PROBLEM STATEMENT | Output the data exactly, with every line intact.

★ ★ ★ ★ ★ ★ ★

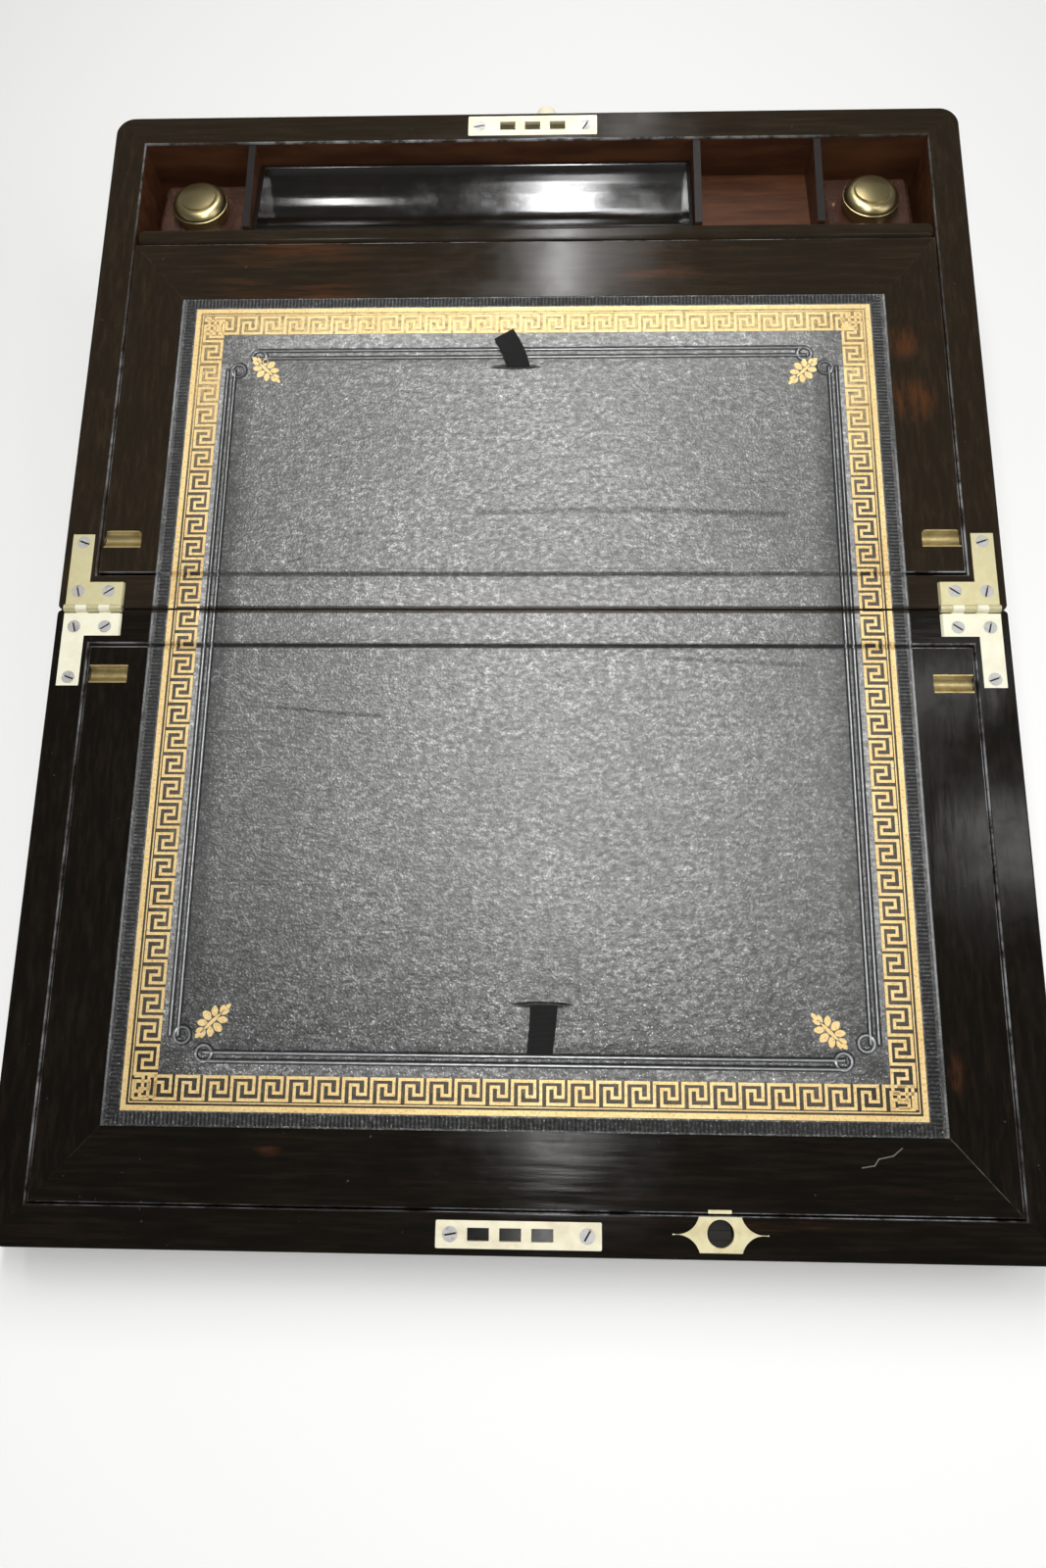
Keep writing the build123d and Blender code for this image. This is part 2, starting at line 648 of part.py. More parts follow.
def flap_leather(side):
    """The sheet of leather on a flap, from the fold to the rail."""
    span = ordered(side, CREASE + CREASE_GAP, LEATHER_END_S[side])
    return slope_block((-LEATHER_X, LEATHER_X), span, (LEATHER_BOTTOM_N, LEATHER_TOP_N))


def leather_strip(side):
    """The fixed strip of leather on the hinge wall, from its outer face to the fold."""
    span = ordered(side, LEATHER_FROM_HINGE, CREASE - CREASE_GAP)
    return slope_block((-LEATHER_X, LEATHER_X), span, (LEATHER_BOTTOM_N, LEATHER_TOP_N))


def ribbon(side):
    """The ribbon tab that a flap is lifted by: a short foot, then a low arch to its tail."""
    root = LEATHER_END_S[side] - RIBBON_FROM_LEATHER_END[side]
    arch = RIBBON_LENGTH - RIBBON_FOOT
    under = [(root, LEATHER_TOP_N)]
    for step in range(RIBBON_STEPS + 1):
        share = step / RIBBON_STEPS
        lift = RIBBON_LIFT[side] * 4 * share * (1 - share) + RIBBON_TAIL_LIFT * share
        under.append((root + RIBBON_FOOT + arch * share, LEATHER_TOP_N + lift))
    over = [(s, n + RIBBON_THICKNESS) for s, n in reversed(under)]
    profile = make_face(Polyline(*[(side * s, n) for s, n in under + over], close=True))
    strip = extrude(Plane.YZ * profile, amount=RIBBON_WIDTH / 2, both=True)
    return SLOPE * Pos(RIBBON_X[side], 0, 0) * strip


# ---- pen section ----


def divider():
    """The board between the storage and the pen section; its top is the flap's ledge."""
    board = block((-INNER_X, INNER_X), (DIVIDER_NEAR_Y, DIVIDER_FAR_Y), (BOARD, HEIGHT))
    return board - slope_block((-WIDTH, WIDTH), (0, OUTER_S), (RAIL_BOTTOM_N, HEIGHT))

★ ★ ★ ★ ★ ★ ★

FINAL RESULT |
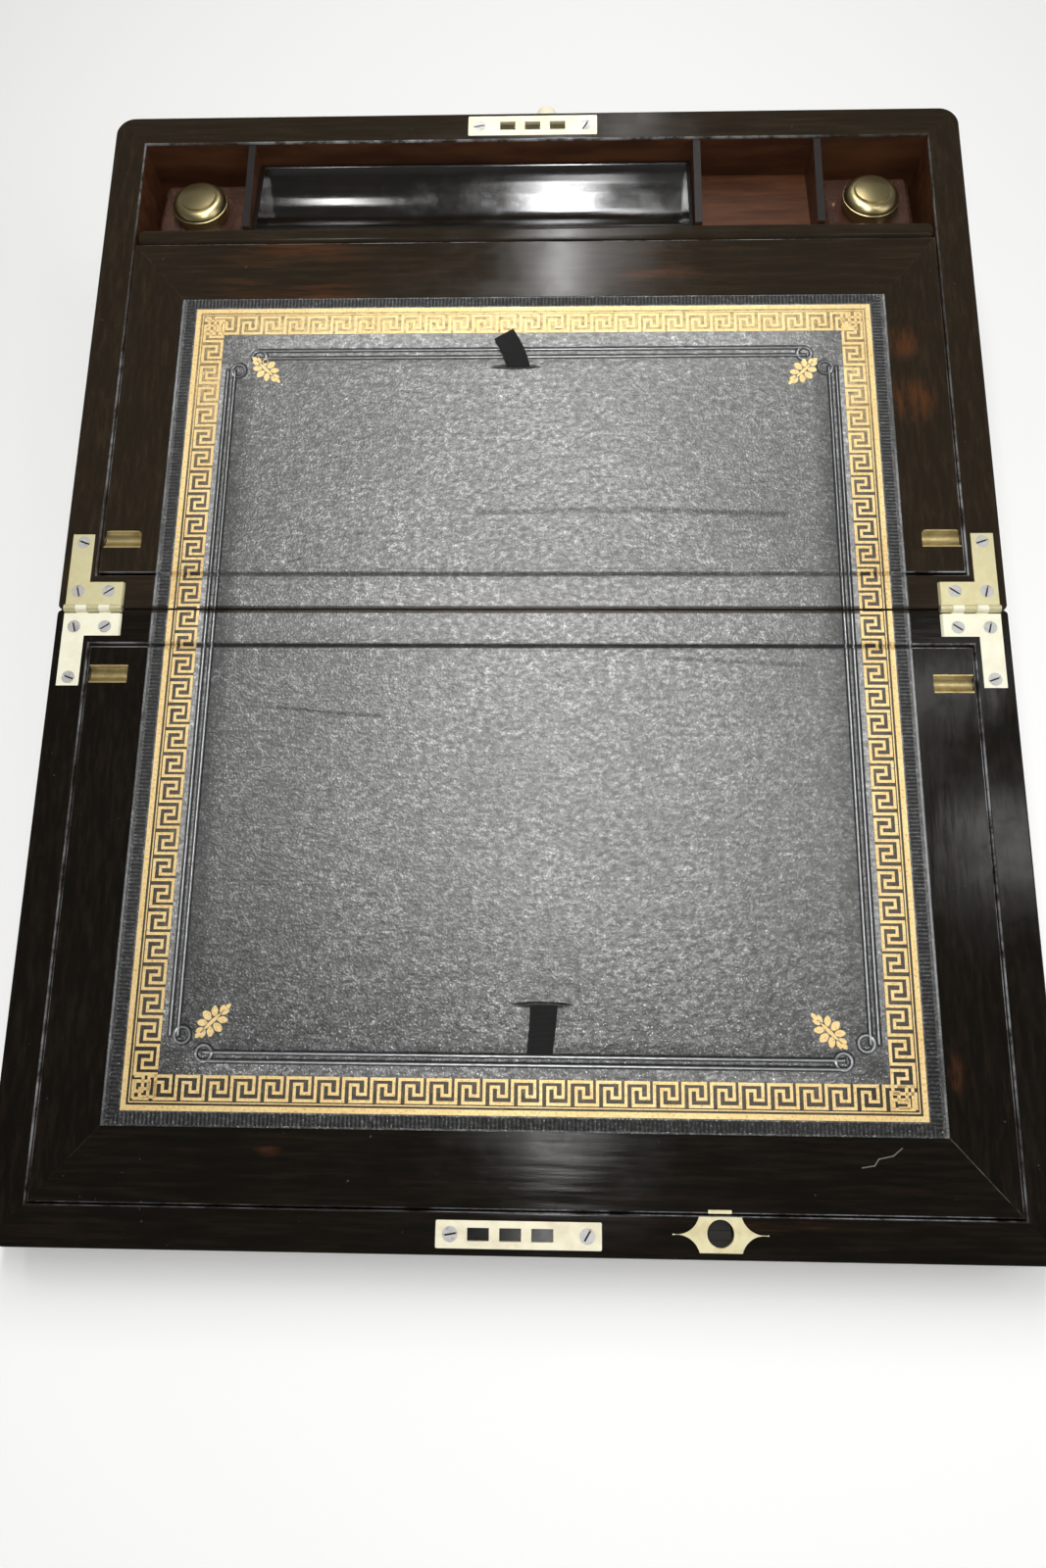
Keep writing the build123d and Blender code for this image. This is part 2, starting at line 648 of part.py. More parts follow.
def flap_leather(side):
    """The sheet of leather on a flap, from the fold to the rail."""
    span = ordered(side, CREASE + CREASE_GAP, LEATHER_END_S[side])
    return slope_block((-LEATHER_X, LEATHER_X), span, (LEATHER_BOTTOM_N, LEATHER_TOP_N))


def leather_strip(side):
    """The fixed strip of leather on the hinge wall, from its outer face to the fold."""
    span = ordered(side, LEATHER_FROM_HINGE, CREASE - CREASE_GAP)
    return slope_block((-LEATHER_X, LEATHER_X), span, (LEATHER_BOTTOM_N, LEATHER_TOP_N))


def ribbon(side):
    """The ribbon tab that a flap is lifted by: a short foot, then a low arch to its tail."""
    root = LEATHER_END_S[side] - RIBBON_FROM_LEATHER_END[side]
    arch = RIBBON_LENGTH - RIBBON_FOOT
    under = [(root, LEATHER_TOP_N)]
    for step in range(RIBBON_STEPS + 1):
        share = step / RIBBON_STEPS
        lift = RIBBON_LIFT[side] * 4 * share * (1 - share) + RIBBON_TAIL_LIFT * share
        under.append((root + RIBBON_FOOT + arch * share, LEATHER_TOP_N + lift))
    over = [(s, n + RIBBON_THICKNESS) for s, n in reversed(under)]
    profile = make_face(Polyline(*[(side * s, n) for s, n in under + over], close=True))
    strip = extrude(Plane.YZ * profile, amount=RIBBON_WIDTH / 2, both=True)
    return SLOPE * Pos(RIBBON_X[side], 0, 0) * strip


# ---- pen section ----


def divider():
    """The board between the storage and the pen section; its top is the flap's ledge."""
    board = block((-INNER_X, INNER_X), (DIVIDER_NEAR_Y, DIVIDER_FAR_Y), (BOARD, HEIGHT))
    return board - slope_block((-WIDTH, WIDTH), (0, OUTER_S), (RAIL_BOTTOM_N, HEIGHT))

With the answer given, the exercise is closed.